There is no shepherd for the women and children, but none for the men, either. The general is able to communicate with his orderly. The cabinet minister with his messenger. It may be that by their eloquence general and minister are able to transfigure their servants. Alias is able to communicate with his pilots and to win from them the sacrifice of their lives. The sergeant commanding the lorry is able to communicate with his squad. Beyond this, there ¡s no way in the world of welding oneself to the rest. Even if we assume that at the moment of my flight towards Arras a genius existed who knew precisely what was happening in France, and that genius, that chief, had a plan that would save France, all that that chief possessed to carry out his plan was an electric cord which rang a bell in his reception room; and the army he commanded was made up of his messenger—provided that his messenger was still at his post in the reception room.

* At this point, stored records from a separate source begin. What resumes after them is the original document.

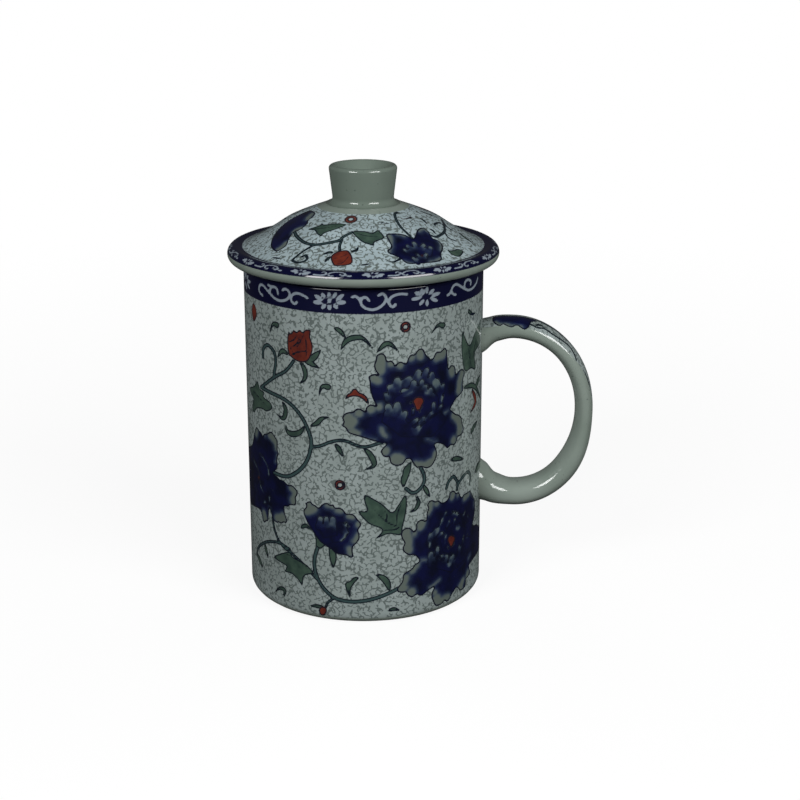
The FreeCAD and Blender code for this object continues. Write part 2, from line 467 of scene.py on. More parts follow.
CELADON = tint(121, 131, 124)
CELADON_DEEP = tint(110, 121, 113)
# The knob's celadon is a darker copy of the same glaze: painted shade on the knob
KNOB_CELADON_SHADED = tint(98, 109, 101)
KNOB_CELADON_SHADED_DEEP = tint(90, 101, 93)
GROUND = tint(131, 141, 140)
GROUND_SHADE = tint(123, 133, 131)
# The lid's ground is a lighter, bluer copy of the wall's ground: painted light and a painted sheen where the
# lid's top faces the lamps
LID_GROUND_LIT = tint(147, 162, 166)
LID_GROUND_LIT_SHADE = tint(137, 152, 156)
WORM = tint(84, 93, 91)
NAVY = tint(8, 12, 46)
NAVY_DEEP = tint(5, 8, 26)
BAND_NAVY = tint(5, 7, 36)
SCROLL = tint(118, 128, 137)
PETAL_PALE = tint(82, 91, 86)
TIP_PALE = tint(78, 90, 91)
PETAL_BLUE = tint(52, 68, 92)
LEAF = tint(56, 74, 64)
LEAF_DEEP = tint(40, 56, 50)
VINE = tint(46, 64, 64)
INK = tint(10, 18, 28)
RED = tint(96, 40, 28)
RED_DEEP = tint(72, 28, 23)
BISCUIT = tint(176, 168, 152)
FLOOR_PALE = tint(244, 244, 244)
FLOOR_DARK = tint(30, 30, 30)


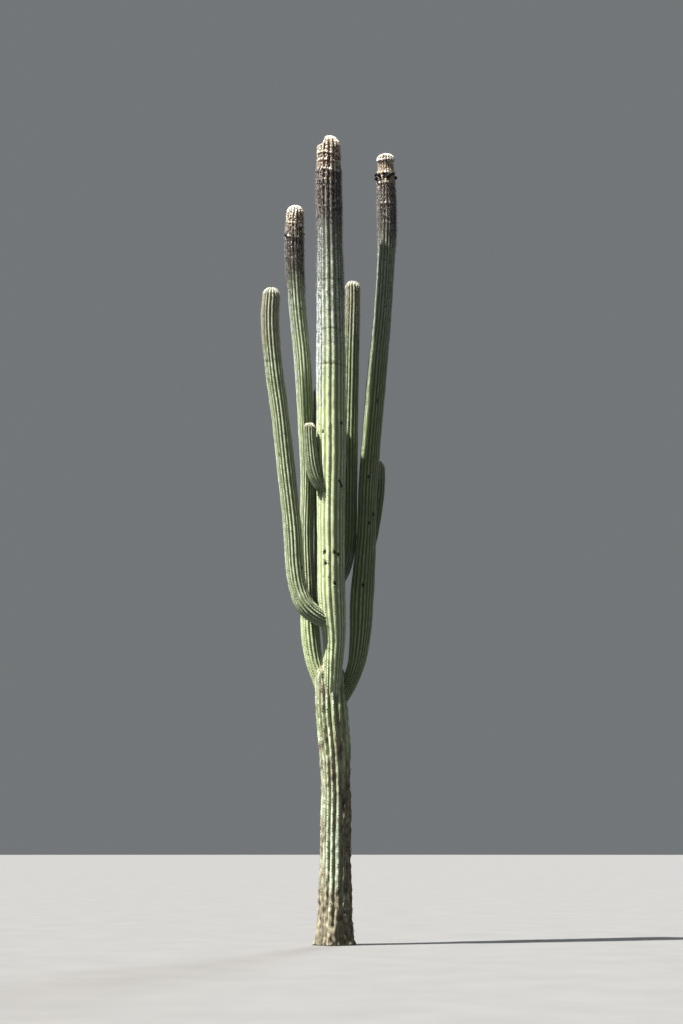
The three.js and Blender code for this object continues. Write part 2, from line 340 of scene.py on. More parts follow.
# %% Stems and arms
trunk = Limb("trunk", TRUNK_AXIS, TRUNK_RIBS, ["trunk"], "trunk_skin")
centre = stem("centre", CENTRE_AXIS)
left = stem("left", LEFT_AXIS)
right = stem("right", RIGHT_AXIS, FLAT_TIP)
outer_left = arm("outer_left", OUTER_LEFT_AXIS, STEM_RIBS)
short = arm("short", SHORT_AXIS)
rear_right = arm("rear_right", REAR_RIGHT_AXIS)
rear_left = arm("rear_left", REAR_LEFT_AXIS)
rear_outer = arm("rear_outer", REAR_OUTER_AXIS, SMALL_ARM_RIBS)
limbs = [trunk, centre, left, right, outer_left, short, rear_right, rear_left, rear_outer]

CENTRE_TIERS = [(8.10, 0, 0.1), (8.335, 10, 0.2), (8.55, -40, 0.6), (8.66, -25, 0.7), (8.75, 20, 1.1)]
LEFT_TIERS = [(7.57, 20, 0.3), (7.86, -50, 0.8), (8.02, -35, 0.6)]
RIGHT_TIERS = [(8.17, 0, 0.25), (8.32, -20, 0.5), (8.57, -15, 1.0), (8.69, 0, 0.7), (8.848, 0, 2.0)]
centre.grow_head(8.0, 7.1, CENTRE_TIERS)
left.grow_head(7.52, 7.2, LEFT_TIERS)
right.grow_head(8.04, 7.74, RIGHT_TIERS)
centre.dent = (-140, -36, 0.54)
right.rim_cuts = 0.22
short.young_share = 0.1
centre.mark_seasons([7.24, 6.67, 6.265])
left.mark_seasons([7.0])
outer_left.mark_seasons([6.305])
print("limbs:", len(limbs), "with", round(sum(limb.axis.length for limb in limbs), 1), "m of stem")

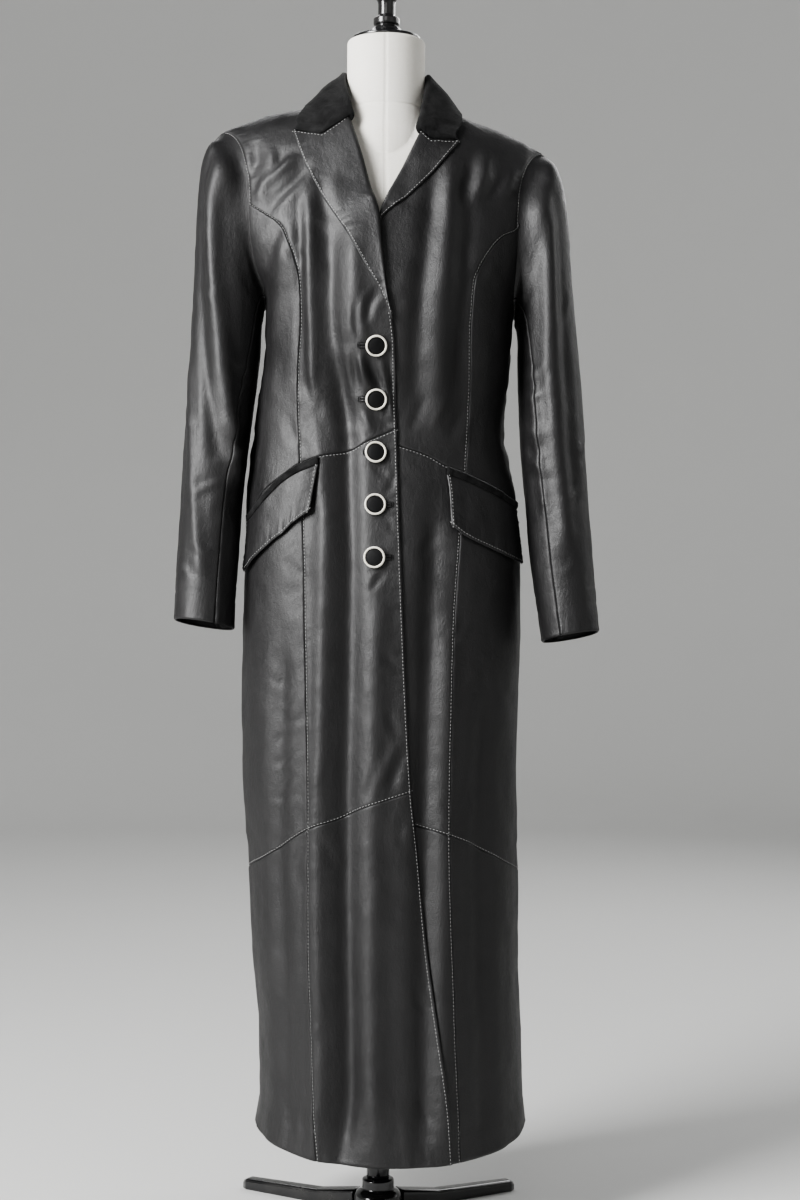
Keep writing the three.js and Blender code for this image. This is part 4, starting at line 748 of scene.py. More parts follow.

Those stray parties of soldiers who, separated from their scattered units, wandered over the jammed roads, were soldiers with no soldiering to do. But they were not filled with that despair which the vanquished patriot is supposed to feel. If in their confusion of mind they longed for peace, the peace they longed for meant to them the end of this unspeakable chaos and the return to some kind of identity, however humble. A shoemaker among them might dream that he was hammering pegs into a shoe. To hammer pegs into a shoe again would mean for him building a world. And if these men allowed themselves to be rolled back by the tide it was because the general chaos had disintegrated them, and not because they felt a horror of dying. They felt no horror of anything; they were empty of feeling.